I invited the Trib's editorial board to come take a closer look. I wrote, "I am happy to arrange lodging and meals and put together an itinerary of some places that I think few spots on earth could rival." George Pyle called me that day and asked if I was serious. Good for him, I thought, responding that I was serious and that I appreciated his call.
Sunday George wrote that he googled my blog and that I had bribed the editorial board, but then he clarified that he didn't actually google my blog and that I hadn't bribed the editorial board. George can lecture all he wants about those lofty journalistic ethics, but that's pretty weird and inappropriate. Was that a shot across my bow for questioning the editorial board's wisdom, a failed attempt at humor, or just the product of a tight deadline? Whatever it is, it's awfully weird.
Regardless how its nose might be out of joint at the suggestion, the editorial board should do a little research on my community. If it wants, the board can book its own hotels and restaurants. Pay double or triple, for all I care. But to slop out base generalities about an entire community and then malign a representative of that community with criminal intent when it is invited to learn more about the community is small.

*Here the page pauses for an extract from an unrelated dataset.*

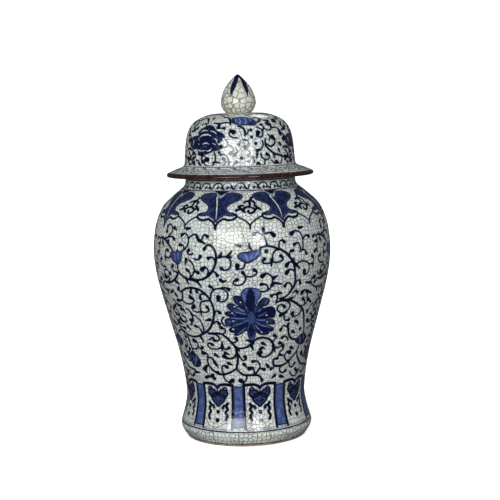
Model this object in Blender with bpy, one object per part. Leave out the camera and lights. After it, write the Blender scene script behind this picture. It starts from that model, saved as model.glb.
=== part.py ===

The next time the Trib's editorial board dusts off one of its hackneyed pieces on allegedly shallow and thuggish behavior (by the Legislature), I'll have to remember that it has some expertise in the area.

Subscribe

9 Comments:
The Trib's response is nothing more than grandstanding, which is hypocritical since they frequently accuse politicians of doing the same thing.

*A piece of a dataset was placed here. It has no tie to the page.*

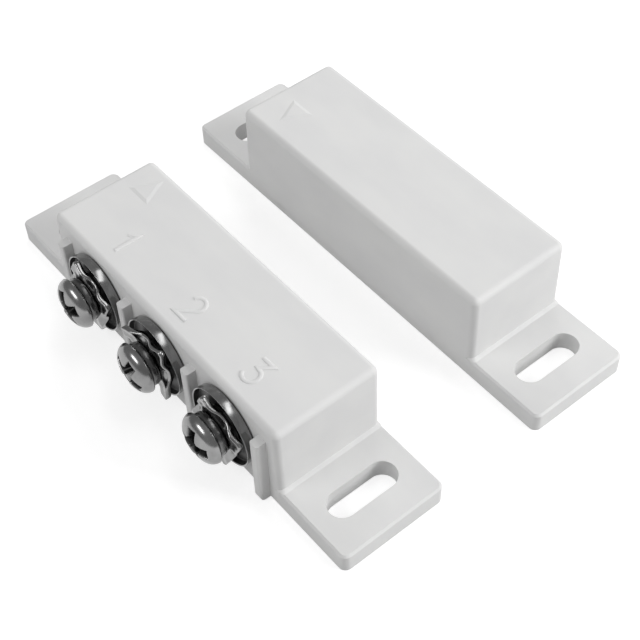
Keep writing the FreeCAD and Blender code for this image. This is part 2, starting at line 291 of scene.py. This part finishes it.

Editorial boards are not used to being questioned or challenged publicly. For decades, newspaper and TV editorial boards have been at the top of the political food chain. They've dished out the crap, but they've never had to take it, until now thanks to the Internet. So you can expect more of the same crap from the Tribune until they realize that the game has changed and they no longer have the control of public opinion that they used to have.
Also, no one is more sanctimonious or pure (in their minds) than newspapers. When it comes to ethics and morality, they think they walk on water. This is just their way of reminding the public. In reality, the newspaper folks are just as biased and opinionated as the rest of us.
As someone posted at the Tribune's site, the Trib could have called you privately to clear this up.
Keep up the good work. At one time, Santa Anna thought he was at the top of the food chain until a bunch of backwoods rednecks proved otherwise.
The column was one of the oddest things I have read in the Trib -- which is saying a lot. The writer needs a vacation in Washington County -- he really is wound too tight.
The tribune is full of leftist, yellow journalists and this is just another example. The ranting and confusing editorial is probably the result of global warming frying Mr. Pyles Brain...
What is Pyle's plan? Letting the Federal government rape our schools of funding? Make St. George so expensive that teachers, nurses, and police officers can't afford to live there? Maybe Pyle should go back into Plato's Cave so we can brick it up.
This post has been removed by a blog administrator.
Nice response, Steve. Too bad we can't trust George Pyle and the Trib's Editorial Board to act responsibly. Their first editorial was bad enough. The second one was beyond weird, and it wasn't a fair representation of what you had offered them.
Aren't we luckly to have such integrous, knowledgeable people at the Trib?
I just read the piece and I don't really understand what he is saying. Weird.
I haven't found anyone who is able to decipher it, but it seems that he wanted to say that journalists are very pure and politicians are not. Politicians receive campaign contributions, disclose those contributions, and it corrupts them when they deal with certain issues. Newspapers receive advertising revenues, don't disclose those revenues, but it doesn't corrupt them when they deal with issues. Must be that they're just built of better stuff.
I can decipher it for you, Steve! They said that Bennett and Matheson's proposal is not well thought out. Which part of that is vague to you?
A 'hole that shouldn't grow'? Where do you find that in the editorial? The closest they get to that is suggesting that growth should be the result of careful, intelligent, long-term planning, and that the past couple of decades of growth in Washington County (and Iron and Kane counties, on a lesser scale) has been the result of cash-starved cities jumping at anything. It's not a surprise to anyone who thinks about it - construction jobs pay much higher wages than ANY other jobs in southern Utah, and even the meagre permit fees most local cities charge are a significant part of their budgets. But the truth is that at this point developers are eager to do whatever is necessary to get a piece of the southern Utah pie, and they need to be the ones paying for ALL the increased infrastructure that new development will require.